An MoD spokesman said British-led troops were on a routine patrol north west of Basra when they were attacked.

The wounded soldiers sustained light injuries and have been taken back to their base in the city, he added.

BBC correspondent Paul Wood said their Land Rover was set alight after being targeted by a group who gathered at the site after the explosion.

Our correspondent said the tempo of roadside bomb attacks against British troops has increased in recent weeks.

He said British military chiefs believe they still have the consent of most people in Basra although it only takes a few people to cause a problem.

Extended period

Last weekend, two soldiers from the 2nd Battalion Royal Anglian Regiment, died in a roadside bomb attack.

The deaths came just a week after five UK military personnel were killed in a helicopter crash in the city.

We're now hoping there will be progress towards a stable situation that will create a prosperous and economically successful Iraq
Major Sebastian Muntz
British Army spokesman

In the unrest that followed the crash, several local people - including two children - died.

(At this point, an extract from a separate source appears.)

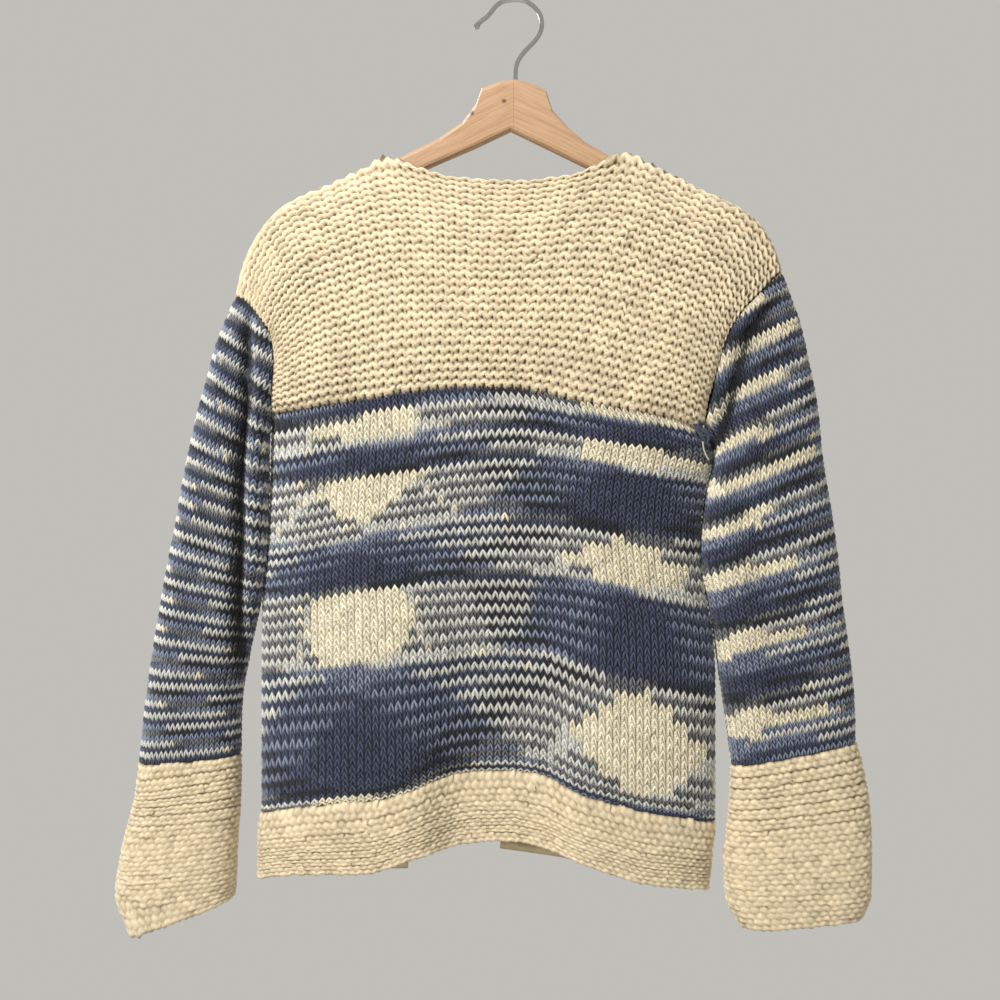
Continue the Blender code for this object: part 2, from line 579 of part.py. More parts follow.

Saturday's bombing occurred as Iraq's parliament approved a new government, including members of the main Shia, Kurd and Sunni parties.

British Army spokesman Major Sebastian Muntz said the recent attacks were "worrying".

But he added: "We're now hoping there will be progress towards a stable situation that will create a prosperous and economically successful Iraq, and we're working towards that."

The new government was welcomed by Foreign Secretary Margaret Beckett.

She said the UK would continue to help the Iraqi people "face these challenges for as long as Iraq needs us".

"If both Iraq and the international community are to defeat those who advocate violence, the new Iraqi government is going to have to take tough decisions on building democratic structures, building up their security forces and developing their economy," she said.

The UK's top military officer in Iraq General Robert Fry said the new government would need help to maintain security for some time.

"If security has to be provided here for an extended period of time then that is what needs to happen," he told the BBC.

Elsewhere in Iraq on Saturday, an attack in a Shia district of Baghdad left at least 19 people dead and 58 wounded.